Si les sénateurs approuvent ce texte, la loi reconnaîtra pour la première fois que la guerre d'Algérie ne s'est pas arrêtée au jour du cessez-le-feu officiel. Et que la commémoration du 19 mars, chère à la Fnaca et à nombre de municipalités – essentiellement – de gauche, est inappropriée. Le ministre insiste sur la date du 5 décembre, arrêtée l'an dernier.
Mais le problème risque d'attiser encore longtemps les passions. En réunion du Conseil de Paris, à la mi-novembre, l'UMP Pierre Charon a interpellé le maire socialiste, Bertrand Delanoë, pour protester contre le fait qu'il n'ait pas fait pavoiser, le 25 septembre, nouvelle date nationale d'hommage aux harkis. C'est une adjointe au maire qui s'est chargée de la réponse : Bertrand Delanoë était tout de même présent aux Invalides pour la cérémonie officielle.
Dans ce contexte, l'affaire des «disparus» de l'après-19 mars, longtemps occultée, reprend de l'ampleur. Les familles de plusieurs milliers de Français d'Algérie enlevés – et pour la plupart assassinés – veulent aujourd'hui connaître toute la vérité. Le Cercle algérianiste y a consacré un important colloque, à Perpignan, en octobre. «La douleur ne pourra pas s'apaiser, observe son président, Thierry Rolando. Mais nous demandons aux autorités de l'État de cesser de jeter le voile sur ce drame, et que l'Algérie reconnaisse aussi sa responsabilité.»
«Si on peut en parler aujourd'hui, c'est parce que le gouvernement a fait en sorte que le débat s'ouvre, répond Marc Dubourdieu. Nous avons rendu public le rapport établi par la Croix-Rouge en 1962-1963. Nous avons ouvert les archives des Affaires étrangères aux familles, sur dérogation. Le général Faivre rédige un rapport, qu'il devrait remettre dans quelques mois.»

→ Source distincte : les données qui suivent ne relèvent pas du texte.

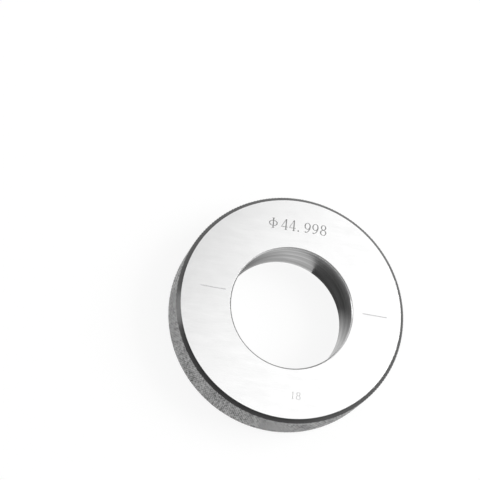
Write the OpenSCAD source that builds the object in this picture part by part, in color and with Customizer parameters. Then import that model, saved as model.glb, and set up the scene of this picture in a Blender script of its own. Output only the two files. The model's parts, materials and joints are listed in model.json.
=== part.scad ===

Un autre amendement prévoit la création d'une fondation, chargée de faire la lumière sur l'ensemble de la guerre d'Algérie, dont l'histoire a été tant falsifiée. Elle regroupera historiens, témoins et acteurs, qui disposeront du concours de l'État et de moyens privés. A terme, on n'exclut pas d'obtenir un recentrage de l'idéologie qui sous-tend l'enseignement de cette période dans les manuels et les programmes scolaires.
Le projet de loi comporte aussi un important volet financier (600 millions d'euros), qui répare les dernières injustices envers les rapatriés. Les harkis obtiennent une allocation de reconnaissance portée de 1 830 à 2 800 € par an (ou maintenue à son niveau mais avec versement d'un capital de 20 000 €, ou encore remplacée par un capital de 30 000 €). Le dispositif est complété par une aide au logement. Le gouvernement a, par ailleurs, sensibilisé les préfets aux problèmes d'emploi des enfants de harkis.